不要な方向への信号を抑圧し干渉を減らすアンテナ技術
特定方向の信号を大幅に低減。通信の精度や強度を向上させるアンテナ技術
ヌルフォーミングとは、5G、LTEなどの無線通信の分野で使われるアダプティブアレーアンテナ技術(複数のアンテナ素子を制御するアンテナ技術)です。携帯電話の基地局は、広範囲に電波を送出して最大数kmの範囲をカバーしますが、基地局同士で信号がぶつかり電波が干渉してしまうことがあります。電波の干渉を防ぐために、特定方向への信号を抑圧するのがヌルフォーミングで、ヌルステアリングとも呼ばれます。無線信号は空間を波のように伝わる特性を持っています。複数のアンテナ素子を用いて特定方向に対して互いの信号を打ち消しあうように送信することで信号が「何もない」、つまりNULL(ヌル)の状態となり、不要な方向への信号を大幅に低減することができます。

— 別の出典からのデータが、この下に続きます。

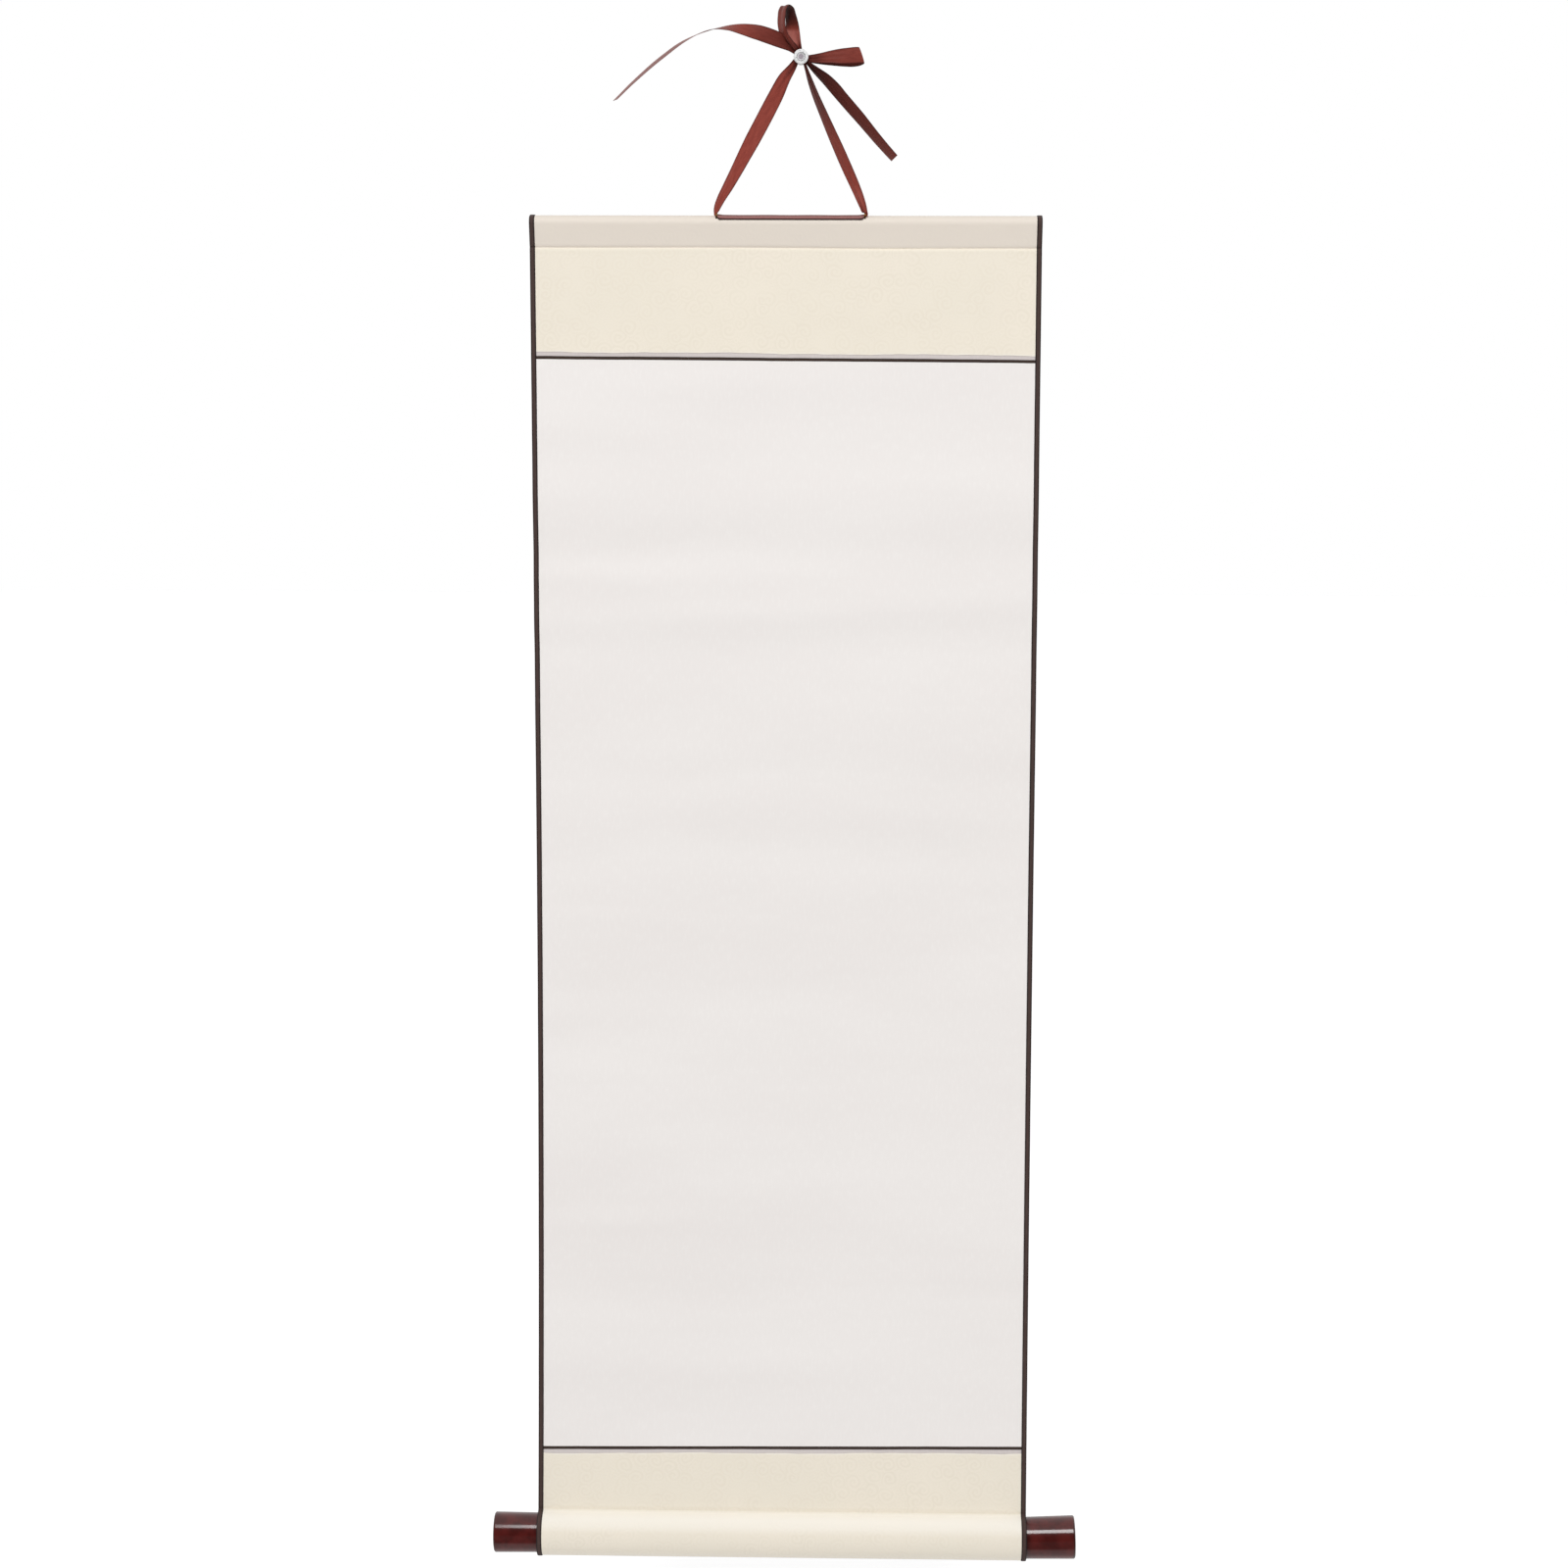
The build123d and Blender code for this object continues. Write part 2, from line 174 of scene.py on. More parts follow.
def buildStage():
    # pale floor below the scroll; what the camera sees of it is lifted to white, and shadows stay on it
    half, height = stage["half"], stage["floor"]
    mesh = bpy.data.meshes.new("floor")
    corners = [(-half, -half, height), (half, -half, height), (half, half, height), (-half, half, height)]
    mesh.from_pydata(corners, [], [(0, 1, 2, 3)])
    floor = bpy.data.objects.new("floor", mesh)
    bpy.context.collection.objects.link(floor)
    finish = Finish("floorPaper", Roughness=0.9, Emission_Strength=1.0)
    seen, glossy = [finish.node("LightPath", output=ray) for ray in ("Is Camera Ray", "Is Glossy Ray")]
    # in reflections the floor ends a little way in front of the scroll
    front = stage["floorFront"]
    far = glossy * (1 - finish.parts(finish.place())[1].between(front - 0.06, front + 0.06))
    plain, dark, glow, lift = [(stage[grey],) * 3 for grey in ("floorColour", "floorDark", "floorGlow", "floorLift")]
    finish.feed("Base Color", finish.blend(far, plain, dark))
    finish.feed("Emission Color", finish.blend(seen - far, glow, lift))
    mesh.materials.append(finish.material)

    # world: soft even light; white to the camera and in reflections, but for the darker room behind the camera
    world = bpy.data.worlds.new("room")
    bpy.context.scene.world = world
    world.use_nodes = True
    room = Nodes(world.node_tree)
    rays = ("Is Camera Ray", "Is Transmission Ray", "Is Glossy Ray")
    eye, through, glossy = [room.node("LightPath", output=ray) for ray in rays]
    seen = eye.maths("MAXIMUM", eye, through)
    way = room.parts(room.node("TexCoord", output="Generated"))
    reflected = 1 - (0 - way[1]).between(*stage["frontFade"]) * (1 - stage["frontDark"])
    strength = glossy * reflected + (1 - glossy) * (seen + (1 - seen) * stage["ambient"])
    light = room.tree.nodes["Background"]
    light.inputs["Color"].default_value = (1.0, 1.0, 1.0, 1.0)
    room.tree.links.new(strength.socket, light.inputs["Strength"])

    key = bpy.data.lights.new("softKey", "AREA")
    key.shape = "RECTANGLE"
    key.size, key.size_y = stage["keySize"]
    key.energy = stage["keyPower"]
    lamp = bpy.data.objects.new("softKey", key)
    place, aim = Vector(stage["keyPlace"]), Vector(stage["keyAim"])
    lamp.location = place
    lamp.rotation_euler = (aim - place).to_track_quat("-Z", "Y").to_euler()
    bpy.context.collection.objects.link(lamp)


buildStage()
print("paper scroll: camera and stage ready")


# Mesh helpers

def stacked(*parts):
    # values side by side in a last direction, after each has been spread to the size of all
    return np.stack(np.broadcast_arrays(*parts), axis=-1)


def quads(rows, columns, closedColumns=False):
    # faces of a grid of points, row by row; with closedColumns the last column joins the first
    row = np.arange(rows - 1)[:, None] * columns
    column = np.arange(columns if closedColumns else columns - 1)[None, :]
    nextColumn = (column + 1) % columns
    corners = stacked(row + column, row + nextColumn, row + columns + nextColumn, row + columns + column)
    return corners.reshape(-1, 4)


def outward(points, faces):
    # the enclosed volume, summed over the faces' corner triangles, is negative where they point in: then they
    # are turned round
    a, b, c, d = (points[faces[:, corner]] for corner in range(4))
    volume = (np.cross(b - a, c - a) * a).sum() + (np.cross(c - a, d - a) * a).sum()
    return faces[:, ::-1] if volume < 0 else faces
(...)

NTNにおけるビームフォーミング補完技術としても活用
ヌルフォーミング技術は、私たちが普段利用しているモバイル通信の電波だけでなく、HAPSなどのNTN通信での活用も見込まれています。NTNによる通信では、上空の基地局から遠く離れた地上で移動するデバイスに合わせて正確な方向に信号を送ることが必要になります。そこで特定の方向に向けて信号を送る技術であるビームフォーミングと、特定の方向への信号を抑圧するヌルフォーミングを組み合わせることで、HAPS-HAPS間やHAPS-地上基地局間の不要な電波発射を抑えつつ、デバイスへの受信信号強度を高める研究が行われています。
ソフトバンクは、成層圏通信プラットフォーム(HAPS)を活用した高品質な通信ネットワークの提供に向けた研究開発の一環として、ヌルフォーミング技術の開発に取り組んでいます。2024年4月には、HAPSのビームフォーミング制御を行うシリンダーアンテナとヌルフォーミング技術による特定方向への信号抑制を行い、電波の干渉を防いでHAPSと地上基地局との周波数共用を実現する実証実験に成功しました。